» TASK INSTRUCTIONS
All of the data needs to be repeated exactly.

# Start of GIVEN MATERIAL

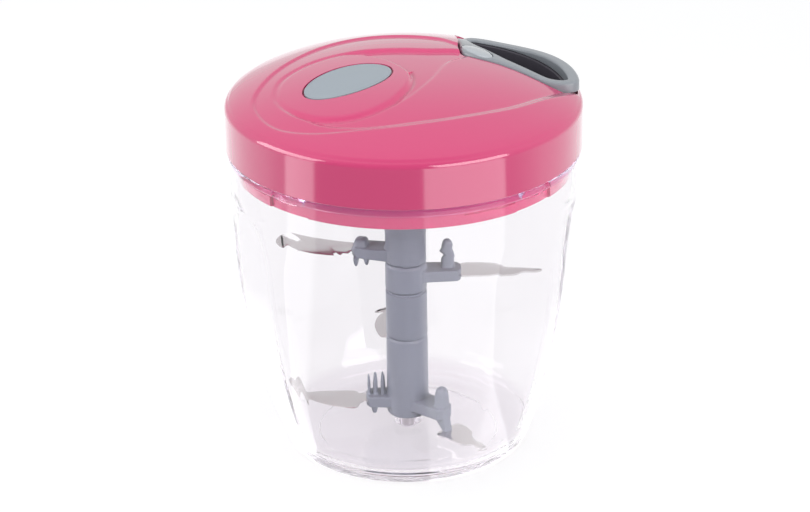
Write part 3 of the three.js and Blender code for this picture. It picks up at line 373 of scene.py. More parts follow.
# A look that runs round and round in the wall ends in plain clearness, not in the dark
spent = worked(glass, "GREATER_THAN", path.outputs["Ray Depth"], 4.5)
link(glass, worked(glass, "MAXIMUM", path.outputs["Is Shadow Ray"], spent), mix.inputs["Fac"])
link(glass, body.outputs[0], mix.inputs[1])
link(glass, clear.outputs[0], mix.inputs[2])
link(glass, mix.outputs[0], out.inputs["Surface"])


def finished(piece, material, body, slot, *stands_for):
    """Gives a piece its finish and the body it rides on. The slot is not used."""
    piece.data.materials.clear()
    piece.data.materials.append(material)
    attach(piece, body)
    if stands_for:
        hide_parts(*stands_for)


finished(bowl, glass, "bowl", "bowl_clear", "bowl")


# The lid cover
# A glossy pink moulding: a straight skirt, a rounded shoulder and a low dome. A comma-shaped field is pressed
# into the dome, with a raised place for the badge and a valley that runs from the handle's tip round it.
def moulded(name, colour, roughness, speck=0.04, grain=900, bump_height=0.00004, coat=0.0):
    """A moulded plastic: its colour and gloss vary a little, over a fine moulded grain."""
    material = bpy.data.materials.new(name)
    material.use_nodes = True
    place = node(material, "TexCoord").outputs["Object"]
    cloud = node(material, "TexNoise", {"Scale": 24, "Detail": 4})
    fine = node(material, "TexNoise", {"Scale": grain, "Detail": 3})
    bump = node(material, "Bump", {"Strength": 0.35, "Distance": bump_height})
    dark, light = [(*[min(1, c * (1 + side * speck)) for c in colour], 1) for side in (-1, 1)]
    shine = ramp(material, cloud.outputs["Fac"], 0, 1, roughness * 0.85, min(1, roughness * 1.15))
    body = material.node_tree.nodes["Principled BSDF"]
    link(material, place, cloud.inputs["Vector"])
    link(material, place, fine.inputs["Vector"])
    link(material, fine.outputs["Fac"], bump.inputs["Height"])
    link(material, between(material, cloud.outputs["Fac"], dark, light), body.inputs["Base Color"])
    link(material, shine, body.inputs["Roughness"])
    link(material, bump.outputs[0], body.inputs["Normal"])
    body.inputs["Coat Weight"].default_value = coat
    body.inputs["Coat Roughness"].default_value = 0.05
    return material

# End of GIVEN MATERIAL

» RESPONSE TO THE EXERCISE
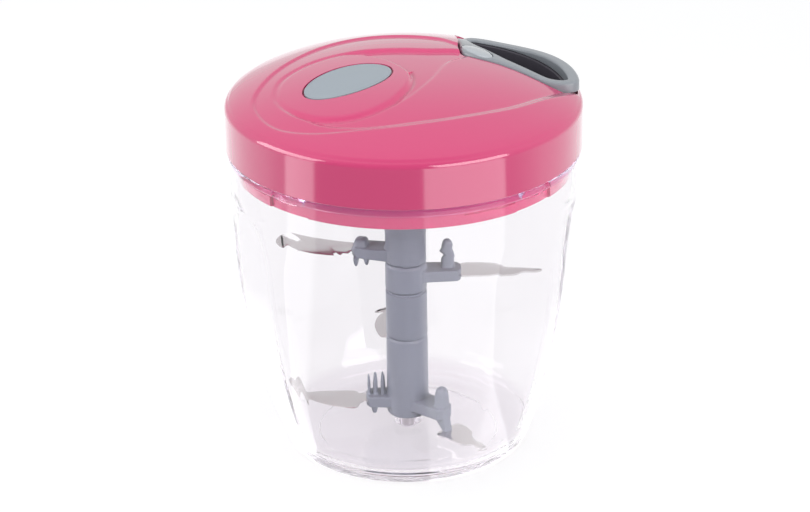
Write part 3 of the three.js and Blender code for this picture. It picks up at line 373 of scene.py. More parts follow.
# A look that runs round and round in the wall ends in plain clearness, not in the dark
spent = worked(glass, "GREATER_THAN", path.outputs["Ray Depth"], 4.5)
link(glass, worked(glass, "MAXIMUM", path.outputs["Is Shadow Ray"], spent), mix.inputs["Fac"])
link(glass, body.outputs[0], mix.inputs[1])
link(glass, clear.outputs[0], mix.inputs[2])
link(glass, mix.outputs[0], out.inputs["Surface"])


def finished(piece, material, body, slot, *stands_for):
    """Gives a piece its finish and the body it rides on. The slot is not used."""
    piece.data.materials.clear()
    piece.data.materials.append(material)
    attach(piece, body)
    if stands_for:
        hide_parts(*stands_for)


finished(bowl, glass, "bowl", "bowl_clear", "bowl")


# The lid cover
# A glossy pink moulding: a straight skirt, a rounded shoulder and a low dome. A comma-shaped field is pressed
# into the dome, with a raised place for the badge and a valley that runs from the handle's tip round it.
def moulded(name, colour, roughness, speck=0.04, grain=900, bump_height=0.00004, coat=0.0):
    """A moulded plastic: its colour and gloss vary a little, over a fine moulded grain."""
    material = bpy.data.materials.new(name)
    material.use_nodes = True
    place = node(material, "TexCoord").outputs["Object"]
    cloud = node(material, "TexNoise", {"Scale": 24, "Detail": 4})
    fine = node(material, "TexNoise", {"Scale": grain, "Detail": 3})
    bump = node(material, "Bump", {"Strength": 0.35, "Distance": bump_height})
    dark, light = [(*[min(1, c * (1 + side * speck)) for c in colour], 1) for side in (-1, 1)]
    shine = ramp(material, cloud.outputs["Fac"], 0, 1, roughness * 0.85, min(1, roughness * 1.15))
    body = material.node_tree.nodes["Principled BSDF"]
    link(material, place, cloud.inputs["Vector"])
    link(material, place, fine.inputs["Vector"])
    link(material, fine.outputs["Fac"], bump.inputs["Height"])
    link(material, between(material, cloud.outputs["Fac"], dark, light), body.inputs["Base Color"])
    link(material, shine, body.inputs["Roughness"])
    link(material, bump.outputs[0], body.inputs["Normal"])
    body.inputs["Coat Weight"].default_value = coat
    body.inputs["Coat Roughness"].default_value = 0.05
    return material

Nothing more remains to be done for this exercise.